Note: this blog is not about religion, it’s about integrity.
The Pope has just resigned. He has stepped down from his position. He stated that as a result of aging, his health had deteriorated to the point he couldn’t perform his duties at a satisfactory level. One article stated he doesn’t feel he has the physical capability of carrying on his stewardship in the manner required for the church and its parishioners.
Wow! What a lesson in leadership. I guess this is very rare since it hasn’t occurred in nearly 600 years. How often does this occur in other positions of leadership such as a manager (at any level), supervisor or foreman?
I want to applaud his decision and his leadership by making a few points:
Standards – He set his standards very high. Since he felt he was unable to meet his own standards, he stepped down. He didn’t have to be asked to step down or just occupy his position until death.

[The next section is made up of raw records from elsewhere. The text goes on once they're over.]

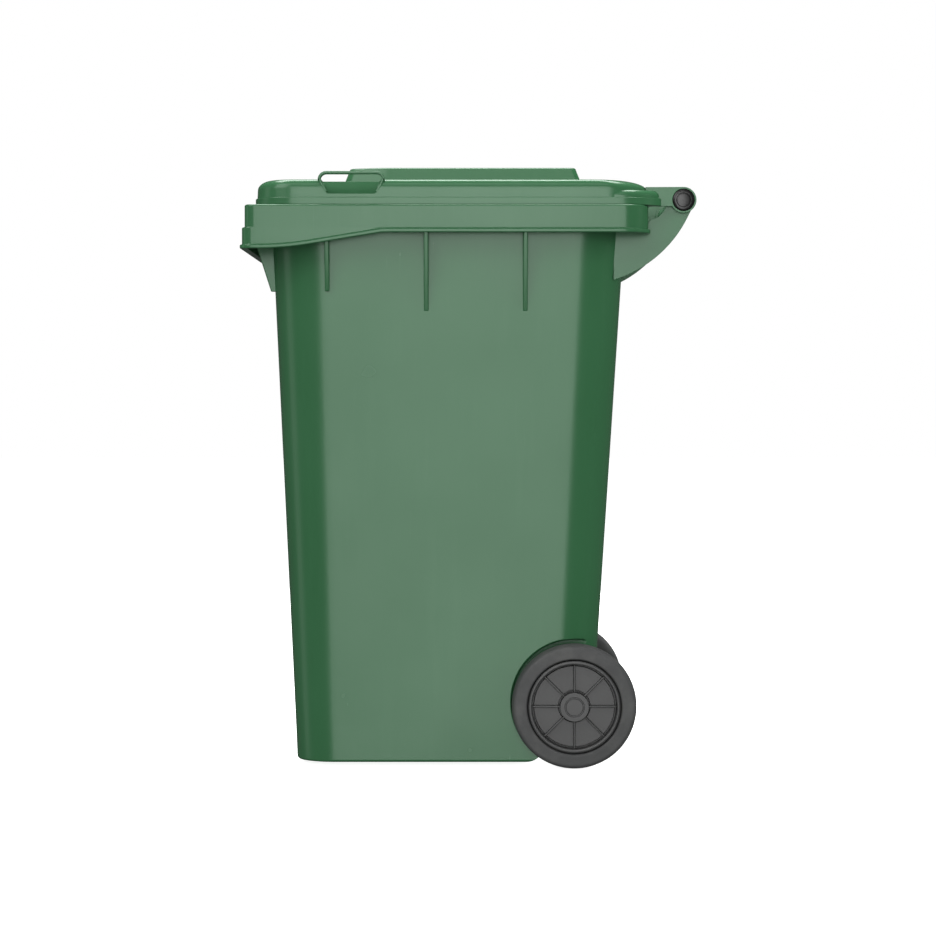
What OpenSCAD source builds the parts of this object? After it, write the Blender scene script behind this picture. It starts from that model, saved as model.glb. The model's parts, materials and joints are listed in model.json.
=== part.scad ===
// Two-wheeled refuse bin with a hinged lid, in millimetres.
// X is the width, Y runs from the front (-Y) to the back (+Y), Z is up and the ground is Z = 0.

/* [Tub] */
// Height of the rim's top face above the ground
rim_z = 1030.5; // [1000:0.5:1050]
// Half the tub's outside width at the rim
tub_half_w = 260; // [250:1:262]
// Half the tub's outside width at the base
base_half_w = 228; // [224:1:236]
// Front of the tub at the rim, as a distance in front of the origin
tub_front = 369; // [364:1:372]
// Back of the tub at the rim, as a distance behind the origin
tub_back = 289; // [284:1:291]
// Front of the tub at the base
base_front = 322; // [315:1:326]
// Back of the tub at the base
base_back = 224; // [218:1:226]
// Thickness of the moulded walls
wall = 4.5; // [4:0.5:5]

/* [Rim] */
// Half the outside width of the rim's skirt
rim_half_w = 296; // [292:1:298]
// Front face of the rim's skirt
rim_front = 410; // [406:1:412]
// Back face of the rim's skirt
rim_back = 326; // [322:1:328]
// Depth of the skirt at the sides and back
skirt_h = 51; // [44:1:56]
// Depth of the skirt at the front, where a lifting comb takes hold
comb_h = 80; // [70:1:84]

/* [Lid] */
// Height of the lid's raised middle panel
top_z = 1106.5; // [1096:0.5:1108]
// Half the lid's outside width
lid_half_w = 287; // [282:1:290]
// Thickness of the lid's walls
lid_wall = 4; // [3:0.5:4.5]
// Height of the hinge axis
hinge_z = 1042.2; // [1040:0.1:1046]
// Distance of the hinge axis behind the origin
hinge_y = 391.4; // [388:0.1:395]

/* [Wheels] */
// Radius of the tyre
tyre_r = 114.5; // [110:0.5:115]
// Distance of the axle behind the origin
axle_y = 191; // [184:0.5:194]
// Radius of the axle
axle_r = 11; // [10:0.5:12]
// Distance of each wheel's inner side from the middle of the bin
wheel_x = 225; // [222:1:228]
// Number of ribs on each side of a wheel's disc
wheel_ribs = 8; // [6:1:10]

/* [Hidden] */
$fn = 96;

body_green = [0.24, 0.50, 0.33];
wheel_grey = [0.25, 0.25, 0.25];
tyre_grey = [0.21, 0.21, 0.21];
cap_black = [0.10, 0.10, 0.10];
steel = [0.68, 0.70, 0.72];

eps = 1;
run = 0.1;               // radial clearance of a running fit
side = 8;                // thickness of ribs, gussets and brackets
bead = 4;                // how far the rim's lower bead stands out
bead_h = 7.5;
base_z = 7.5;            // lower edge of the tub's walls
floor_t = 6;
axle_z = tyre_r;
tub_front_r = 95;
tub_back_r = 85;
base_front_r = 72;
base_back_r = 70;

// wheel pocket and axle recess, cut out of the tub's lower back
pocket_r = tyre_r + 4;
pocket_x = 215;          // flank that the wheel runs beside
flank = 8;
recess_z = 168;
recess_r = 38;
heel_y = 102;            // where the tub's lower edge starts to curve up
heel_r = 37;

// hinge bracket and lid arm
bracket_x = 218;         // inner face of each bracket
arm_x = 228;             // inner face of each lid arm
arm_t = 12;
eye_r = 23.6;
pin_r = 10;
head_r = 20;
head_t = 4;
pin_start = 171;         // inner end of each pin

lid_z = rim_z + 0.3;     // underside of the lid's flange
flange_top = rim_z + 13.6;
dome_z = rim_z + 46.4;   // top of the lid's dome
lid_front = 394;
lid_back = 330;

// wheel, measured along the axle from the wheel's inner side
tyre_in = 2;
tyre_out = 54;
rim_r = 86;              // seat of the tyre
hub_r = 26.5;
hub_in = 4;
hub_out = 55;
cap_seat = 46;
cap_r = 18;
latch_at = 14;
latch_r = 3;
latch_head_r = 4.8;
latch_tip = 8.4;
latch_head = 17;
spring_low = 20;
spring_high = 33;
boss_top = 37;

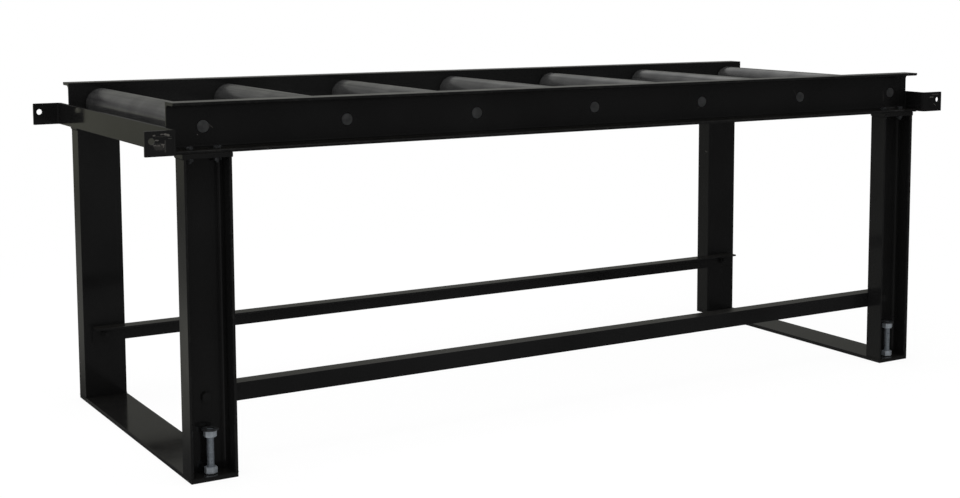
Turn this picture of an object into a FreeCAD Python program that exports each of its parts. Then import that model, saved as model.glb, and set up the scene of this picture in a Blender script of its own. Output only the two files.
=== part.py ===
import FreeCAD
import Part
import math
import os

# Outfeed table: a welded and bolted steel roller table on four channel legs.
# Millimetres. X runs along the table, Y across it, +Z up. The origin is on the
# floor, under the middle of the table.

Vec = FreeCAD.Vector
Precision = 1e-4              # two lengths closer than this are the same
os.makedirs("parts", exist_ok=True)

# --- overall ---------------------------------------------------------------
table_height = 774.0          # floor to the top of the side rails
rail_length = 2038.0
rail_spacing = 695.0          # clear width between the rail webs

# --- rail channel ----------------------------------------------------------
rail_depth = 103.0
rail_flange = 47.0
rail_web = 5.5
rail_flange_thickness = 7.0
rail_root_radius = 10.0

# --- leg channel -----------------------------------------------------------
leg_width = 100.0
leg_flange = 51.0
leg_web = 5.5
leg_flange_thickness = 6.5
leg_root_radius = 9.0
leg_inset = 68.5              # leg centre to the rail end above it
channel_heel_radius = 1.2     # soft outer corner of both channels
channel_toe_radius = 4.5      # rounded inner corner of the flange toes

# --- plates on the legs ----------------------------------------------------
base_plate_thickness = 9.5
cap_plate_thickness = 9.5
cap_plate_overhang = 2.5      # past the leg, each way along the table

# --- end straps: one bent flat bar across each end --------------------------
strap_height = 50.8
strap_thickness = 6.35
strap_above_rail_bottom = 1.5
strap_span = 840.0            # over the outer faces of the two tabs
tab_length = 59.65            # tab past the strap's outer face
strap_bend_radius = 5.0       # inside the bend
tab_corner_radius = 1.5
tab_hole_diameter = 13.5
tab_hole_edge = 14.0          # hole centre to the tab's free end
tab_hole_rise = 5.1           # hole centre above the strap's middle

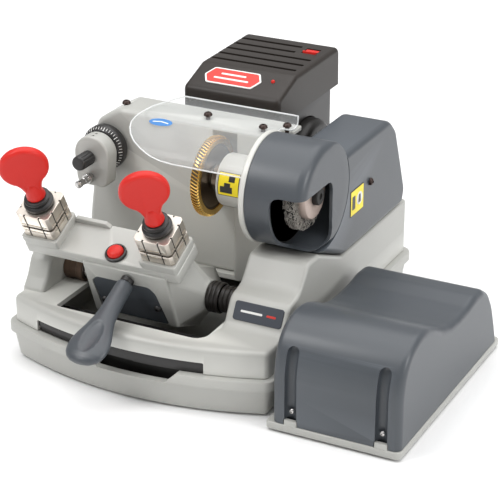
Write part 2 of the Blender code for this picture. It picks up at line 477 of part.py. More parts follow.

Humility – Since this has not occurred in nearly 600 years, I assume that all of his predecessors died while holding their position. Did each one of them perform their position to the highest standards until their death? Evidently, this Pope decided to step down and let someone he had more confidence in step in and take over. It takes a huge amount of humility to step down when you feel you are not performing at a high level. Confidence and humility can reside in the same person. Pride is a very dangerous partner.
Stewardship – Every person that is placed in a position of leadership is also granted the responsibility of stewardship. They may be stewards of an organization’s money, time, customers and team members. They have a responsibility to treat these as they would their own.
The Pope didn’t feel he was physically capable of carrying on his stewardship. How many managers, supervisors and foremen are physically capable of being a good steward of an organization’s resources but don’t have the knowledge to effectively utilize the tools and authority given to them. That is a failure of their leadership.
How many managers, supervisors and foremen have the knowledge to effectively utilize the tools and authority given to them but don’t have the GUTS to use them? That is also a failure of their leadership because of a lack of accountability.
None of us may have the responsibility or authority of The Pope but if you are a manager, supervisor or foreman, you have the same authority and responsibility on a smaller scale. You are a steward. The livelihood of good people depends on you using the tools you have available to develop others and improve your organization.
It’s as simple as your leader asking to see your documentation of developing others for the past year. If we don’t have it, we aren’t improving our team.
How many of us were told this when we were brought on board or promoted; “Welcome to the organization. We want you to help us keep things just as they are.”? I have asked this to hundreds of people in seminars and have yet to keep a straight face.
The thing I admire about The Pope is that he was unwilling to just stay in the position and draw full Pope Pay* while not performing at a high level. How many managers, supervisors and foremen are allowed to occupy their position without performing at an acceptable level? It all boils down to accountability and replacing boss/employee thinking with the Leader/Owner Mindset.
*Pope Pay- I am not familiar with the compensation of The Pope nor am I willing to research it for this blog. I used the term as an illustration only.
Are you aware of leaders bosses that should Step Up or Step Down? Why do you believe they are not held accountable?